Osoba wykonująca pracę pod nadzorem w miejscu wskazanym przez właściciela firmy wykonuje umowę o świadczenie usług, od której obowiązkowo należy płacić daninę na ZUS. Tak orzekł Sąd Najwyższy.
W 2012 r. ZUS stwierdził, że jedna z firm w latach 2007–2008 nie płaciła obowiązkowych składek za pracowników wykonujących prace na budowie. W wyniku podstępowania ustalono, że w spornym okresie jeden z zatrudnionych wykonywał pracę na podstawie umowy o dzieło, chociaż – w ocenie ZUS – sposób wykonywania czynności w sposób jednoznaczny wskazywał na to, że jest to umowa cywilnoprawna podlegająca obowiązkowemu oskładkowaniu.
Przedsiębiorca odwołał się od tej decyzji do sądu I instancji, a ten oddalił odwołanie. W czasie postępowania wyjaśniającego sędziowie ustalili, że właściciel firmy zawarł z wykonawcą 13 miesięcznych umów o dzieło na prace murarskie. Na tej podstawie zainteresowany został zobowiązany do wykonywania różnych czynności, np. murowania schodów czy układania glazury. W zamian za wykonywanie tych czynności przedsiębiorca płacił mu co miesiąc wynagrodzenie w stałej kwocie tysiąca złotych miesięcznie. Przy czym obliczał on gratyfikację, mnożąc liczbę godzin pracy przez stawkę roboczogodzin wynikających z krajowej normy roboczej (KBR). Jednocześnie właściciel firmy na bieżąco wskazywał mężczyźnie, gdzie i co ma robić, oraz kontrolował wykonanie prac.
Na tej podstawie sąd stwierdził, że samo uznanie podpisanych przez obie strony dokumentów za umowy o dzieło nie przesądza o ich treści. Skoro więc zainteresowany w spornych okresach codziennie i pod jego nadzorem świadczył usługi budowlane na rzecz przedsiębiorcy – i to jeszcze w miejscu wskazanym przez pracodawcę – to w ocenie sądu murarz nie wykonywał dzieła. Ma więc rację ZUS, nakazując opłacenie obowiązkowych składek na ubezpieczenie społeczne.
Właściciel przedsiębiorstwa złożył apelację, która też została oddalona. Sędziowie, podtrzymując wyrok sądu I instancji, zwrócili uwagę, że 13 dokumentów będących podstawą do wykonywania pracy nie miało cech umów o dzieło. W żadnej nie wskazano dzieła, które miało powstać w następstwie działań zainteresowanego. W ocenie sądu zatrudniony przez cały czas był kontrolowany przez przedsiębiorcę, zaś wykonanie dzieła zakłada swobodę i samodzielność w jego wykonaniu. Dodatkowo sposób wynagradzania nie był uzależniony od rezultatu.

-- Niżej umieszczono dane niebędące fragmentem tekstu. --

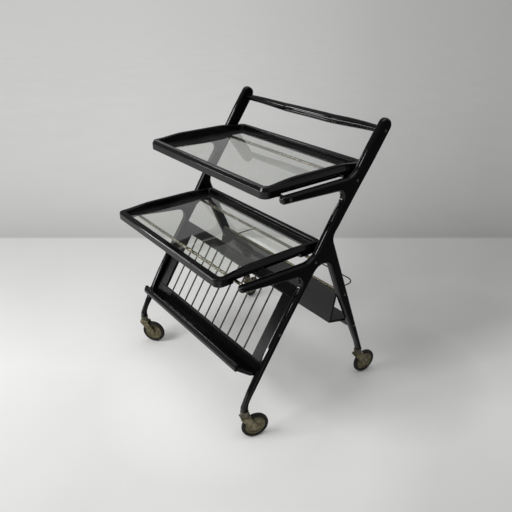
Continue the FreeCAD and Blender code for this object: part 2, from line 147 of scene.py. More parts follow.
def edge_mask(nt, radius, lo, hi):
    """0 on flats, 1 on arrises: how far the rounded normal leaves the true one."""
    bev = nt.nodes.new("ShaderNodeBevel")
    bev.samples = 6
    bev.inputs[0].default_value = radius
    geo = nt.nodes.new("ShaderNodeNewGeometry")
    dot = nt.nodes.new("ShaderNodeVectorMath")
    dot.operation = "DOT_PRODUCT"
    link(nt, bev.outputs[0], dot.inputs[0])
    link(nt, geo.outputs["Normal"], dot.inputs[1])
    return map_range(nt, dot.outputs["Value"], hi, lo, 0.0, 1.0)


def lacquer(name, rot=(0, 0, 0), dark=(0.0016, 0.0016, 0.0019),
            light=(0.0046, 0.0045, 0.0050), rough=(0.05, 0.12), seed=0.0,
            spec=0.42, top=0.05, side=0.06, relief=0.06):
    """Black stained, close-grained wood under a glossy lacquer, with fine dust specks
    all over.
    Painted light and shade on the reflection: its strength is set by top on faces
    that look straight up, and turned down on faces that look sideways or to the back."""
    m, nt, b, out = new_mat(name)
    vec = coords(nt, (1, 1, 1), rot)
    mp = nt.nodes.new("ShaderNodeMapping")
    link(nt, vec, mp.inputs[0])
    mp.inputs["Location"].default_value = (seed, seed * 0.7, seed * 0.3)
    mp.inputs["Scale"].default_value = (9.0, 260.0, 260.0)
    grain = noise(nt, mp.outputs[0], 1.0, 4.0, 0.62, 0.25)
    pores_map = nt.nodes.new("ShaderNodeMapping")
    link(nt, vec, pores_map.inputs[0])
    pores_map.inputs["Scale"].default_value = (60.0, 1500.0, 1500.0)
    pores = noise(nt, pores_map.outputs[0], 1.0, 2.0, 0.5)
    smear = noise(nt, vec, 11.0, 3.0, 0.55)
    dust = noise(nt, vec, 420.0, 2.0, 0.7)
    base = ramp(nt, grain, [(0.30, dark), (0.70, light)])
    wear_n = noise(nt, vec, 70.0, 4.0, 0.65)
    wear = edge_mask(nt, 0.0014, 0.90, 0.995)
    wear = math_node(nt, "MULTIPLY", wear,
                     map_range(nt, wear_n, 0.56, 0.74, 0.0, 0.8))
    worn = mix_col(nt, wear, base.outputs[0], (0.030, 0.022, 0.017))
    specks = map_range(nt, dust, 0.74, 0.82, 0.0, 0.06)
    col = mix_col(nt, specks, worn, (0.10, 0.098, 0.095))
    link(nt, col, b.inputs["Base Color"])
    rg = map_range(nt, smear, 0.3, 0.7, rough[0], rough[1])
    rg = math_node(nt, "ADD", rg, map_range(nt, pores, 0.5, 0.8, 0.0, 0.08))
    rg = math_node(nt, "ADD", rg, math_node(nt, "MULTIPLY", wear, 0.15))
    link(nt, rg, b.inputs["Roughness"])
    geo = nt.nodes.new("ShaderNodeNewGeometry")
    sep = nt.nodes.new("ShaderNodeSeparateXYZ")
    link(nt, geo.outputs["Normal"], sep.inputs[0])
    # painted light and shade on the reflection of faces that look straight up, set by
    # top
    up = map_range(nt, sep.outputs[2], 0.86, 0.985, 0.0, 1.0)
    # painted shade on the reflection: it is turned down on the far sides of the
    # pieces, which face the pale wall behind
    rear = map_range(nt, sep.outputs[1], 0.15, 0.55, 1.0, 0.12)
    # painted shade on the reflection of faces that look sideways, set by side
    lateral = map_range(nt, math_node(nt, "ABSOLUTE", sep.outputs[0]),
                        0.90, 0.99, 0.0, 1.0)
    sp = map_range(nt, up, 0.0, 1.0, spec, top)
    sp = math_node(nt, "MULTIPLY", sp,
                   map_range(nt, lateral, 0.0, 1.0, 1.0, side / spec))
    sp = math_node(nt, "MULTIPLY", sp, rear)
    link(nt, sp, b.inputs["Specular IOR Level"])
    bump = nt.nodes.new("ShaderNodeBump")
    bump.inputs["Strength"].default_value = relief
    bump.inputs["Distance"].default_value = 0.0003
    h = math_node(nt, "ADD", grain, math_node(nt, "MULTIPLY", pores, -0.2))
    h = math_node(nt, "ADD", h, math_node(nt, "MULTIPLY", smear, 0.7))
    link(nt, h, bump.inputs["Height"])
    link(nt, bump.outputs[0], b.inputs["Normal"])
    return m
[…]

Przedsiębiorca złożył kasację do Sądu Najwyższego, która również została oddalona. Zdaniem sędziów SN w tym przypadku można mówić o umowie o świadczeniu usług (także oskładkowanej), która nie może być utożsamiania z umową o dzieło. SN wskazał, że o umowie o dzieło można mówić tylko wówczas, gdyby zainteresowany od początku do końca wykonywał pracę na podstawie własnego projektu budowlanego. A tak nie było w tym przypadku.
ORZECZNICTWO
Wyrok z 25 marca r., sygn. akt III UK 159/14.